Saved data entries:
------------------------------------------------------------------------

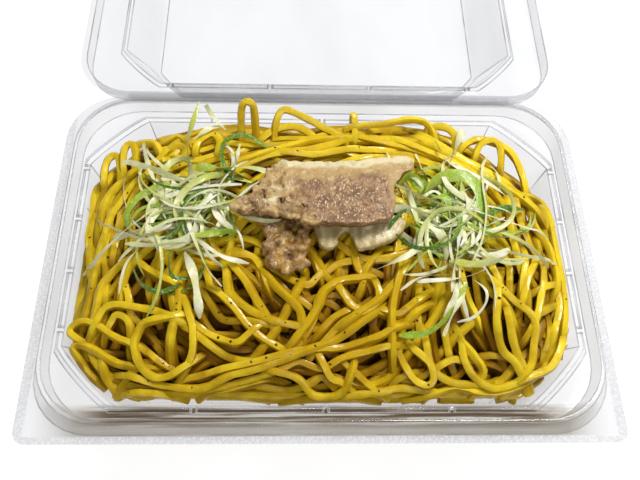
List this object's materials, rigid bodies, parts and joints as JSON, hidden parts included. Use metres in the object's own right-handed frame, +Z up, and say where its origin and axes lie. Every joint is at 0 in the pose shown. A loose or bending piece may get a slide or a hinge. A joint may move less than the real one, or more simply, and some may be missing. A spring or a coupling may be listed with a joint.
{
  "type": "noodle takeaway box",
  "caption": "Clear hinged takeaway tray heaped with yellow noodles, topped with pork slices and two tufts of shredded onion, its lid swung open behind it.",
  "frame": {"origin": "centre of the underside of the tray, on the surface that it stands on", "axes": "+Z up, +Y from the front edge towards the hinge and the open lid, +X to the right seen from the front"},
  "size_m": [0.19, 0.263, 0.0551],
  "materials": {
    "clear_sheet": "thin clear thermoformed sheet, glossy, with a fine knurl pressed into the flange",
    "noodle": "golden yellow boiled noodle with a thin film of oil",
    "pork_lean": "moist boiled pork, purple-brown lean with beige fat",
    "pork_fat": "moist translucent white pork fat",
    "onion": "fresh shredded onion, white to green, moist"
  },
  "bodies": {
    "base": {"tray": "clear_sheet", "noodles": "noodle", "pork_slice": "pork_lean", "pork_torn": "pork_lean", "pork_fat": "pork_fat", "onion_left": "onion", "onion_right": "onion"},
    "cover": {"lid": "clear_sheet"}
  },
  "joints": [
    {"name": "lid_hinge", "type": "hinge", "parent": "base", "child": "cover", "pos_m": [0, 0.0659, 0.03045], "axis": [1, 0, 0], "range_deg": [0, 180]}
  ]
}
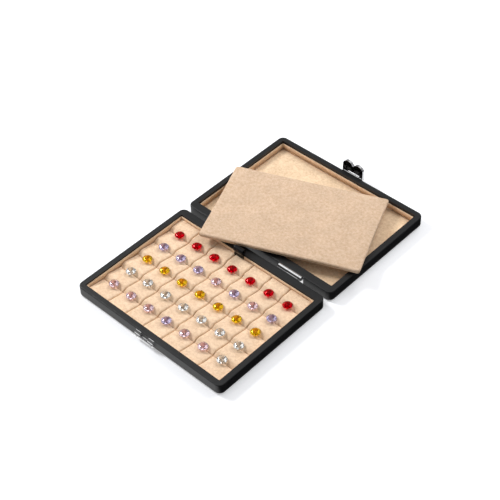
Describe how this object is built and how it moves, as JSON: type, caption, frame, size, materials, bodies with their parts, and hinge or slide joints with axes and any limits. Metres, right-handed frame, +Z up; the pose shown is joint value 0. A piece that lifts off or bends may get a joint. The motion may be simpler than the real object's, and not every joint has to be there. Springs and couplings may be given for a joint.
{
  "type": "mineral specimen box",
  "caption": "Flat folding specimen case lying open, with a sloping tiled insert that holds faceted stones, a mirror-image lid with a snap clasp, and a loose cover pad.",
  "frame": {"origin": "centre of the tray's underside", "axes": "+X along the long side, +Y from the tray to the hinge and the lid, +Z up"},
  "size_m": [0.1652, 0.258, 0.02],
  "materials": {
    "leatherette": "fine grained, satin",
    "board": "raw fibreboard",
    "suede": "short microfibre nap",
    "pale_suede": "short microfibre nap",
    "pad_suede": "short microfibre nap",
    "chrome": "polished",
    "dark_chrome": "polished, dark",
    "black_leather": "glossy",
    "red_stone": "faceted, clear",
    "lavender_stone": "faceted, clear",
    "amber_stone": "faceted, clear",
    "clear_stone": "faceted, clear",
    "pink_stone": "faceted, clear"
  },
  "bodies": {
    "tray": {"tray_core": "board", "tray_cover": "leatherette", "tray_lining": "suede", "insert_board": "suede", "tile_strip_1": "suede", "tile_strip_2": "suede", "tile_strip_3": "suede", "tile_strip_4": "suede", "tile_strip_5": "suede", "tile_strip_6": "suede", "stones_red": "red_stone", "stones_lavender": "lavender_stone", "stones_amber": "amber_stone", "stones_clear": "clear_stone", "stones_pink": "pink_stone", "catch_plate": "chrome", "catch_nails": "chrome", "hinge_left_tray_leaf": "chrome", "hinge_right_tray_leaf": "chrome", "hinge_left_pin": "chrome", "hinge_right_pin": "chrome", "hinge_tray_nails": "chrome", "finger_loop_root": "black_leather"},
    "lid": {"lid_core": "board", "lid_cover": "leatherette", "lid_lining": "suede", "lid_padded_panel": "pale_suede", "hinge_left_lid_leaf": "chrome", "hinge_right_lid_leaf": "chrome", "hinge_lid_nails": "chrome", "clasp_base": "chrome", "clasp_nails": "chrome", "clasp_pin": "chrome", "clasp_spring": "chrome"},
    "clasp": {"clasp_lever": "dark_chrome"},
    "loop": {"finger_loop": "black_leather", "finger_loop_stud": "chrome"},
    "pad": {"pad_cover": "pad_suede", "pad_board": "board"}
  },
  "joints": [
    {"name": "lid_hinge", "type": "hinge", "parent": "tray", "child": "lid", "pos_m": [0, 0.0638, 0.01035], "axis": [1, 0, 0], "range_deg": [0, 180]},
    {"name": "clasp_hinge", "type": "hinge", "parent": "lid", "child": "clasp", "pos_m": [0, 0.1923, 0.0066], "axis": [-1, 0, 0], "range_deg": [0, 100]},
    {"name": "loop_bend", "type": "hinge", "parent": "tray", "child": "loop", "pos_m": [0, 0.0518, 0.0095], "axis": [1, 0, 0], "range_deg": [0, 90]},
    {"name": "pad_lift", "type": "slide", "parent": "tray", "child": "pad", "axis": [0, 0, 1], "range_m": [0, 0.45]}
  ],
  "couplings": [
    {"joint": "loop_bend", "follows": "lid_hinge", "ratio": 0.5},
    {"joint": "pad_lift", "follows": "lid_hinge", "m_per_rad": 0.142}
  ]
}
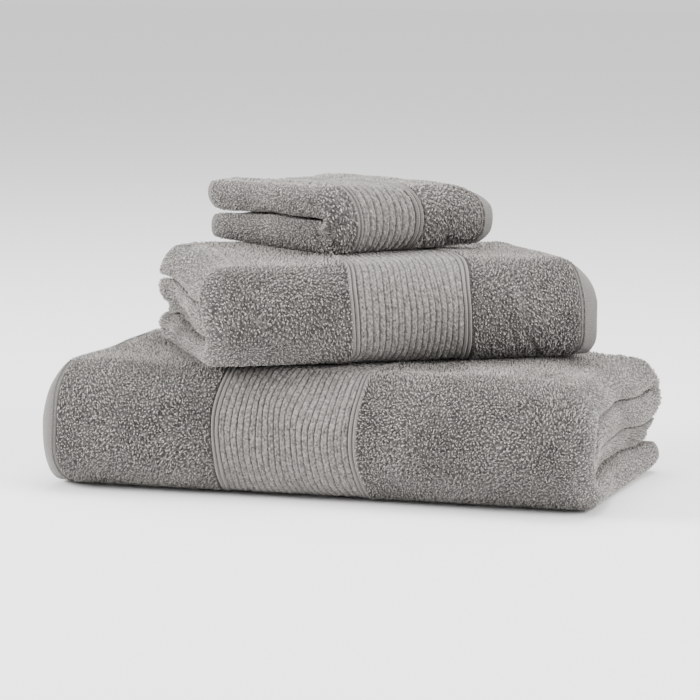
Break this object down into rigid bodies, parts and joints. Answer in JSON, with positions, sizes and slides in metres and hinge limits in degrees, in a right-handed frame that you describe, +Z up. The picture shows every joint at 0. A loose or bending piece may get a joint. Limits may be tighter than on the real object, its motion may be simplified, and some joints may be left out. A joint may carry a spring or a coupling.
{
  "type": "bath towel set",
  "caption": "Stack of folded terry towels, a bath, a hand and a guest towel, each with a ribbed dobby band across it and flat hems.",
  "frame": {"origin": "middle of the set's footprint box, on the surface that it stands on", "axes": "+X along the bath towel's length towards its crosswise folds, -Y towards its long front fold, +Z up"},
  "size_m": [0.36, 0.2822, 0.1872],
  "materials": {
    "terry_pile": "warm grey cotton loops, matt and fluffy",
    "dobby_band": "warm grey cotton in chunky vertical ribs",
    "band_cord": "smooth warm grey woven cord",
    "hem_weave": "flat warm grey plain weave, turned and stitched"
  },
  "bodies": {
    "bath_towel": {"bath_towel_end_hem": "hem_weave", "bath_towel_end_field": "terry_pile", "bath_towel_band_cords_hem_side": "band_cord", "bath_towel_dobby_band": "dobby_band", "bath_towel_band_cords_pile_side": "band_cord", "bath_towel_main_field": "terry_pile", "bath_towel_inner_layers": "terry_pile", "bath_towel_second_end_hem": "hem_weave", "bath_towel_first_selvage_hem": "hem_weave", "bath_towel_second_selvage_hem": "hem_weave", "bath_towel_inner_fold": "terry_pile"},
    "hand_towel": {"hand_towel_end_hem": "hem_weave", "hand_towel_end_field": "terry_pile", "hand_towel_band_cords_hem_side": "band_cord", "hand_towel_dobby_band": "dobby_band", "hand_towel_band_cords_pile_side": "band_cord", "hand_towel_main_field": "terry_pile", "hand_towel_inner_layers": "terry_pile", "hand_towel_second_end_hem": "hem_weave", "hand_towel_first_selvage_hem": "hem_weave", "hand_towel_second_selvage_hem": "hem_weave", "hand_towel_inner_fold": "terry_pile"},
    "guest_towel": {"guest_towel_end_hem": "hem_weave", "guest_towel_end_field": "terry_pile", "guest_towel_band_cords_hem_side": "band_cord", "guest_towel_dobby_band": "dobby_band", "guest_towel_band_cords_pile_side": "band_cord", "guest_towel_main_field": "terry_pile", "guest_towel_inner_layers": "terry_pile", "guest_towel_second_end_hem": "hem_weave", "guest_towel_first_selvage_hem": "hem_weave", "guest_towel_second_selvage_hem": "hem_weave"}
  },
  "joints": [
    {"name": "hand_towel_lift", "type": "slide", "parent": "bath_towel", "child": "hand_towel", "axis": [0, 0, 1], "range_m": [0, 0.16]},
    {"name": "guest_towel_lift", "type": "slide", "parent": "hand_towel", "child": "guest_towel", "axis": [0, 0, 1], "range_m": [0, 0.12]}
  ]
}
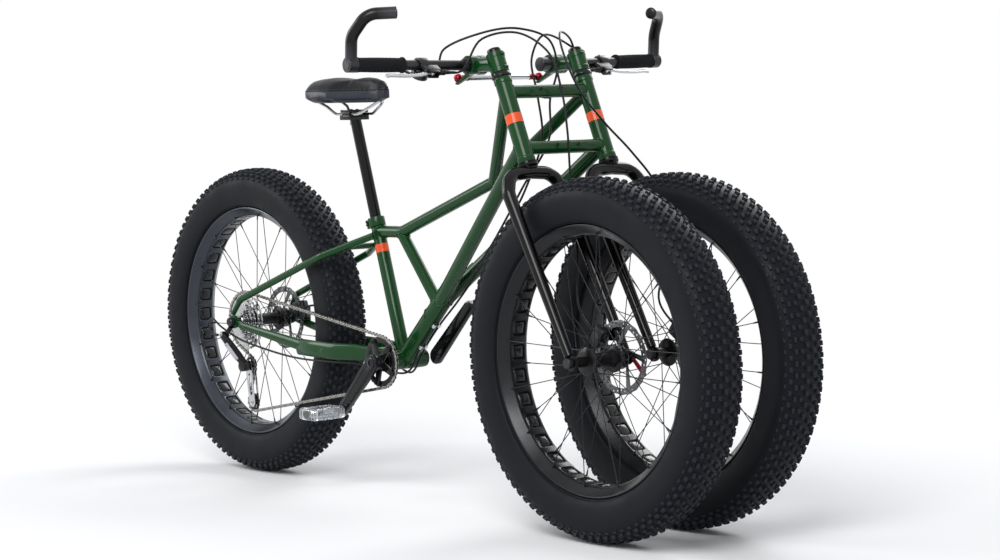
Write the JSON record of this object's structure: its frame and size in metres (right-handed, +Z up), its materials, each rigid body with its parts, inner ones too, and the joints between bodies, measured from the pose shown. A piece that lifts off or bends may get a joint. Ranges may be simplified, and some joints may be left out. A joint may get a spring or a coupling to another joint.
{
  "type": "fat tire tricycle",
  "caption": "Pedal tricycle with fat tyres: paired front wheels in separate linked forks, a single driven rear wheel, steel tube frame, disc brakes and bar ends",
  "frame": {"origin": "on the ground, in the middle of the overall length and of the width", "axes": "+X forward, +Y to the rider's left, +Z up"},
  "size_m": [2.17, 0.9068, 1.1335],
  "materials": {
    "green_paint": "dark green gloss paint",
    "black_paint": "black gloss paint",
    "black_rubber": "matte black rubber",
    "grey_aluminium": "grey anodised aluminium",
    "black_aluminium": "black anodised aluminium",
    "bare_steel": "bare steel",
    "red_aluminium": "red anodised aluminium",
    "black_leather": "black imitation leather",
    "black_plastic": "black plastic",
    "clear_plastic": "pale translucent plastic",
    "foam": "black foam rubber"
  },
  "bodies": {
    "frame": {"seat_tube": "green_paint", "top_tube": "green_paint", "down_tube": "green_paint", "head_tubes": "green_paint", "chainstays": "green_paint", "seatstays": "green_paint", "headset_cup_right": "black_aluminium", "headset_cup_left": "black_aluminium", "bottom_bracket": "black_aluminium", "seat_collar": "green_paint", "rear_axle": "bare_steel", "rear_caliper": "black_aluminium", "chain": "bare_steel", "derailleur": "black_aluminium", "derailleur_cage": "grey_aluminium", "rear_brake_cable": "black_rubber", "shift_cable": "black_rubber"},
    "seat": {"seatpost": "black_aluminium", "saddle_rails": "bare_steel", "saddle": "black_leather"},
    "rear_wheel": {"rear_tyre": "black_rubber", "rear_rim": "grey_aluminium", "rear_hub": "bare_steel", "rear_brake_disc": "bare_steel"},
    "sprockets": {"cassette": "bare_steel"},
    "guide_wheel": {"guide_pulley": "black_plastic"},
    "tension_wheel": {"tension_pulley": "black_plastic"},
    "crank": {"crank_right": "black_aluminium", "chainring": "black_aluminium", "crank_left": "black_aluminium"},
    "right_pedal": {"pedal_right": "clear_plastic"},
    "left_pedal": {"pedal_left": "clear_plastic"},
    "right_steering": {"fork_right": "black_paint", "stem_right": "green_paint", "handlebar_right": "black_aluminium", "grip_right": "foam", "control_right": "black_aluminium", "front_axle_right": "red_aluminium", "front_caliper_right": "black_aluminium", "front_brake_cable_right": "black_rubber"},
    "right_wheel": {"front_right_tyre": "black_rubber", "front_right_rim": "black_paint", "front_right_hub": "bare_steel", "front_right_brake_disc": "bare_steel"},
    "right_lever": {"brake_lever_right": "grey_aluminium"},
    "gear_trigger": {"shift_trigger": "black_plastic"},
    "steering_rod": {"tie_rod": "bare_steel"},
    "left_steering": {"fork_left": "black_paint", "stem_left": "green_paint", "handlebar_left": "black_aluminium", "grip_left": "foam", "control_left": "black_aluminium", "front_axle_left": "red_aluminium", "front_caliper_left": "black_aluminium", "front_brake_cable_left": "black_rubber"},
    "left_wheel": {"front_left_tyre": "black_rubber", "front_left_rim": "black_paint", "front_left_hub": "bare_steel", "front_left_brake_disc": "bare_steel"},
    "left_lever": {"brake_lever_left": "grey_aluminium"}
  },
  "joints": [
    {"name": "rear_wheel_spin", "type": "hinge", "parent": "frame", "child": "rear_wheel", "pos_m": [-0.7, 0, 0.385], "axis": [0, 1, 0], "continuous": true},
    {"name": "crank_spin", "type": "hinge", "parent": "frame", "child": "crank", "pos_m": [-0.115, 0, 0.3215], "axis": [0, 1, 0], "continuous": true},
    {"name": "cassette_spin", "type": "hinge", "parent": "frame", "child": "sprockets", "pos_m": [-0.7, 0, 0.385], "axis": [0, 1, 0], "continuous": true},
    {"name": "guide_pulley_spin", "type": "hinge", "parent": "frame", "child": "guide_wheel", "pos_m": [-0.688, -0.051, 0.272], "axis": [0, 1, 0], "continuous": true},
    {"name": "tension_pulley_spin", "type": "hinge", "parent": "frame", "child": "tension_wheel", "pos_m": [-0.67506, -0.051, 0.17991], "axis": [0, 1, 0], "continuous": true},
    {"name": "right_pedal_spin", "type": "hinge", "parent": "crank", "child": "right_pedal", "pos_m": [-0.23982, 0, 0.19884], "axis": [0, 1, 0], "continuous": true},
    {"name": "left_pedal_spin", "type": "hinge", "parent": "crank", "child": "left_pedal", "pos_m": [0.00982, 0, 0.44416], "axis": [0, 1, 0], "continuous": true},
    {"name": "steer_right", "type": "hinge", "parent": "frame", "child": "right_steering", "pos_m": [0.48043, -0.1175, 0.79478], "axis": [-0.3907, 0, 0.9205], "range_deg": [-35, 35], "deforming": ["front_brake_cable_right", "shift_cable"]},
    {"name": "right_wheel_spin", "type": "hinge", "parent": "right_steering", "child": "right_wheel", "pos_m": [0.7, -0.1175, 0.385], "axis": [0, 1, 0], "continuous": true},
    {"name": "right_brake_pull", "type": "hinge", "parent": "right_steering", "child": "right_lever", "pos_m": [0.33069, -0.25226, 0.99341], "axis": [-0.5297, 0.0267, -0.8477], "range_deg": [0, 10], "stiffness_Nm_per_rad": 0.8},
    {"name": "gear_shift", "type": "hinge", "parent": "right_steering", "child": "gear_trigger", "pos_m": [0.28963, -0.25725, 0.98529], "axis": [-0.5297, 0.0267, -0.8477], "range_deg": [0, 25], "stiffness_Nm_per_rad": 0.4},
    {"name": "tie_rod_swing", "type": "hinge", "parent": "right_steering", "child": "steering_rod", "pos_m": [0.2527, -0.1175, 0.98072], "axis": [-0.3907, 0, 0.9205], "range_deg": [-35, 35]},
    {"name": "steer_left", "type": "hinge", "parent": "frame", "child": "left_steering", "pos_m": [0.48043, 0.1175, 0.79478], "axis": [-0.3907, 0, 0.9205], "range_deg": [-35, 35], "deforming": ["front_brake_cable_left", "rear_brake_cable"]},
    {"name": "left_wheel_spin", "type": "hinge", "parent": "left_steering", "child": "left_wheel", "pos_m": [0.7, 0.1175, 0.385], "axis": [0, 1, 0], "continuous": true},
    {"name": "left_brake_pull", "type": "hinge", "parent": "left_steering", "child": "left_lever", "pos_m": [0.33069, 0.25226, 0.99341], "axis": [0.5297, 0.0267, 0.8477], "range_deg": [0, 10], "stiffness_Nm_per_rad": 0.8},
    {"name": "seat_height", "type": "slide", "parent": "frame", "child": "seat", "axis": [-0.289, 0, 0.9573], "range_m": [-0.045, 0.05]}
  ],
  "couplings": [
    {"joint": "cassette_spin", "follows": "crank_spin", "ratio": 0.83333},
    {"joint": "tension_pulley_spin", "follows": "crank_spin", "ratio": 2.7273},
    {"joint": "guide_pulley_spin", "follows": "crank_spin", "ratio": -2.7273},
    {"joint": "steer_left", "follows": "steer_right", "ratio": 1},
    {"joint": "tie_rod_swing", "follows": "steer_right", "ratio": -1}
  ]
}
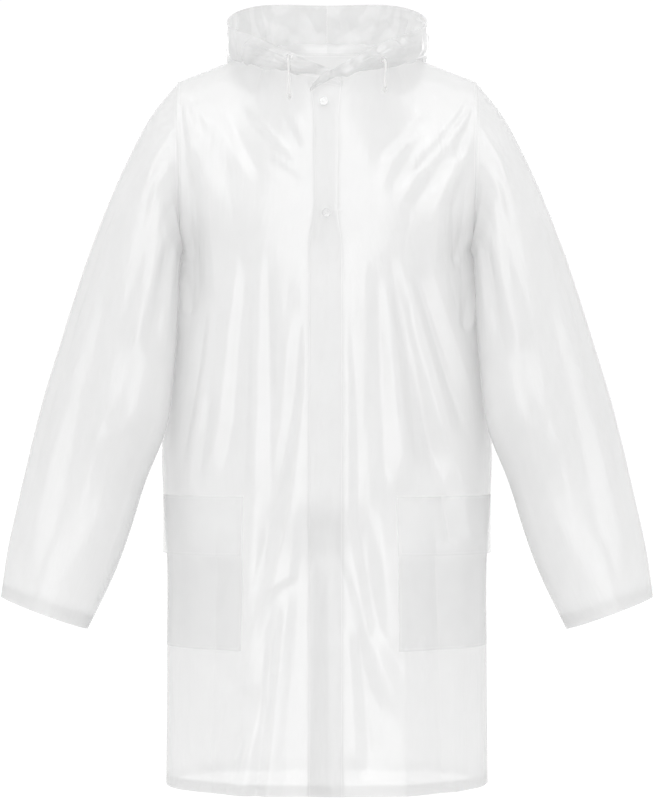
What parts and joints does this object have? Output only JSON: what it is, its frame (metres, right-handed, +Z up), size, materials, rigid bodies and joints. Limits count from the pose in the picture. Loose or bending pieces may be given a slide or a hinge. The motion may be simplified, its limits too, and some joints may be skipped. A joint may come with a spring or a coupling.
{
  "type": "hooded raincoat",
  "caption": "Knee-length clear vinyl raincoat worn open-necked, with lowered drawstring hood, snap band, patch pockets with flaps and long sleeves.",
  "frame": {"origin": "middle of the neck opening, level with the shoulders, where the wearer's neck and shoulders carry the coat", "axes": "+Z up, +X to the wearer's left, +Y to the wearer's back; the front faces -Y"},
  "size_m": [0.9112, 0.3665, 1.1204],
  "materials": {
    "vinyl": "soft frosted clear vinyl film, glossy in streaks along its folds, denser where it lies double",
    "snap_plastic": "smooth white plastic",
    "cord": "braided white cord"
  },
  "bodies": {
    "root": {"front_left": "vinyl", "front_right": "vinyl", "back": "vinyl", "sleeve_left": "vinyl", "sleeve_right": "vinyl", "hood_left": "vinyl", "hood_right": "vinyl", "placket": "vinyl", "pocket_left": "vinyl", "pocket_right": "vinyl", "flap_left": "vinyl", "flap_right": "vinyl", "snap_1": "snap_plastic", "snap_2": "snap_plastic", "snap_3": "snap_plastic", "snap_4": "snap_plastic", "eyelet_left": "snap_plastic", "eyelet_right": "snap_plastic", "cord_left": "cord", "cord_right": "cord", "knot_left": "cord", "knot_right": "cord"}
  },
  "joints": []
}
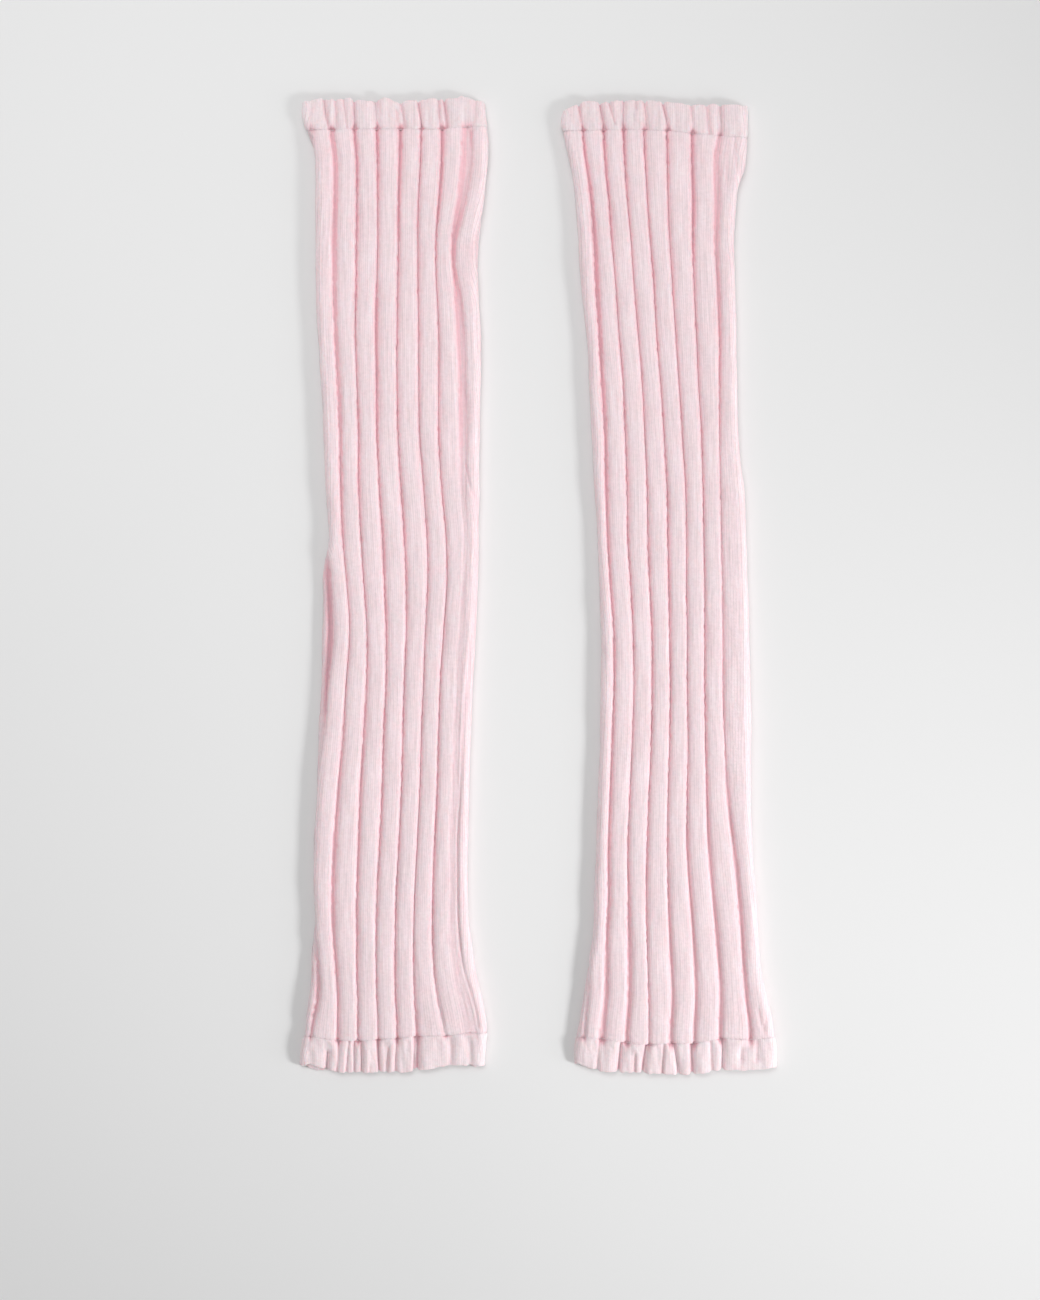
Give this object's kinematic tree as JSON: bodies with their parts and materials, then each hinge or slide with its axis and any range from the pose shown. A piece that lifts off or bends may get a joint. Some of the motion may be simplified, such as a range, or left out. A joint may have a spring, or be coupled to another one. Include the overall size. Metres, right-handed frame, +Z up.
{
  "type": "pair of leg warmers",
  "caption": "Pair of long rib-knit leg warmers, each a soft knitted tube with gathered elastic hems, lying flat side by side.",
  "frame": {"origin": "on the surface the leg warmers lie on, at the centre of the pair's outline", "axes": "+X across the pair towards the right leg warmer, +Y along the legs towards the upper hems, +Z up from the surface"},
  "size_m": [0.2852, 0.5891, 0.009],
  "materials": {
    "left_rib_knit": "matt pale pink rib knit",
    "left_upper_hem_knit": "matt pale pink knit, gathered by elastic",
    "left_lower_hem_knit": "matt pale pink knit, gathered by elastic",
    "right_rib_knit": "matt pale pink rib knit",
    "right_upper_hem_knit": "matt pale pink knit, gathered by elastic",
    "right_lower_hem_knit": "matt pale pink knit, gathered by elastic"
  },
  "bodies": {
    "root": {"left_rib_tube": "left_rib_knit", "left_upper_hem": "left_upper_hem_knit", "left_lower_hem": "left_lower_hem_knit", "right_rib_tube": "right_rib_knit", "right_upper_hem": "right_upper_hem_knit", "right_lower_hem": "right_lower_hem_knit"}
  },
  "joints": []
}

------------------------------------------------------------------------

Requirement: Exactly and only the lines from the line containing "Give this object's" through the last line of the entries should be copied, both ends included.

Answer to the problem:
Give this object's kinematic tree as JSON: bodies with their parts and materials, then each hinge or slide with its axis and any range from the pose shown. A piece that lifts off or bends may get a joint. Some of the motion may be simplified, such as a range, or left out. A joint may have a spring, or be coupled to another one. Include the overall size. Metres, right-handed frame, +Z up.
{
  "type": "pair of leg warmers",
  "caption": "Pair of long rib-knit leg warmers, each a soft knitted tube with gathered elastic hems, lying flat side by side.",
  "frame": {"origin": "on the surface the leg warmers lie on, at the centre of the pair's outline", "axes": "+X across the pair towards the right leg warmer, +Y along the legs towards the upper hems, +Z up from the surface"},
  "size_m": [0.2852, 0.5891, 0.009],
  "materials": {
    "left_rib_knit": "matt pale pink rib knit",
    "left_upper_hem_knit": "matt pale pink knit, gathered by elastic",
    "left_lower_hem_knit": "matt pale pink knit, gathered by elastic",
    "right_rib_knit": "matt pale pink rib knit",
    "right_upper_hem_knit": "matt pale pink knit, gathered by elastic",
    "right_lower_hem_knit": "matt pale pink knit, gathered by elastic"
  },
  "bodies": {
    "root": {"left_rib_tube": "left_rib_knit", "left_upper_hem": "left_upper_hem_knit", "left_lower_hem": "left_lower_hem_knit", "right_rib_tube": "right_rib_knit", "right_upper_hem": "right_upper_hem_knit", "right_lower_hem": "right_lower_hem_knit"}
  },
  "joints": []
}